Please take a look at https://github.com/Program-O/Program-O/blob/master/chatbot/core/aiml/find_aiml.php for the functions written to perform the search and score the potential matches. that should paint a more complete picture of how it’s done than I could by explaining it in detail. Still, here’s a brief overview.
The entire process begins within the function get_aiml_to_parse() (line 843). This function is more or less the heart of the script’s task of finding the correct AIML category to parse. It starts off with getting the current topic, seeing if there are any user defined AIML categories that could be used, searching the DB for potential matches, weeding out any irrelevant matches, scoring the remaining entries, then selecting the best of what’s left.
The function find_aiml_matches() (line #886) builds a comprehensive SQL query to search the database and create an array of potential matches. It first “collects” current chatbot’s ID, the current topic (if set), the last response from the chatbot (if set), and the user’s current input, then crafts a SQL query to return the smallest number of potential matches that would result in a guaranteed match, based on the rules in the AIML 1.0 specification. This function returns a numerically indexed array of “synopses” of AIML categories (though not the categories themselves, in order to reduce memory use and maximize performance). this array is then passed down the line for processing.

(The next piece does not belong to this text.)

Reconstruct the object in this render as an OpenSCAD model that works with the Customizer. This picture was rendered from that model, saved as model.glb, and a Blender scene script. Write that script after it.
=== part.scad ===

The next step occurs in the function unset_all_bad_pattern_matches() (line 120), which searches through the array for entries that are irrelevant to the current topic, last bot response, current chatbot, and user’s input. Each irrelevant entry is then removed from the array, leaving only those entries that stand a good chance of being a “best match”. The resulting array is then sent along for scoring.
The scoring function, score_matches (line 315) then takes the array of potential matches and starts adding point values to each element, based on a somewhat complex set of rules. I won’t go into how this works, since it’s a very detailed explanation, and I simply don’t have the time to go into it right now. Suffice it to say that several criteria are checked against, and each element of the array of potential matches is awarded points depending on how many criteria are met. The array is then passed back for sorting and selection of the highest scoring element.
That’s about it. After the “winning” AIML category is selected, it’s parsed go generate the chatbot’s output. I hope this serves to clarify things. If it doesn’t, then I humbly suggest that you study the code for more insights.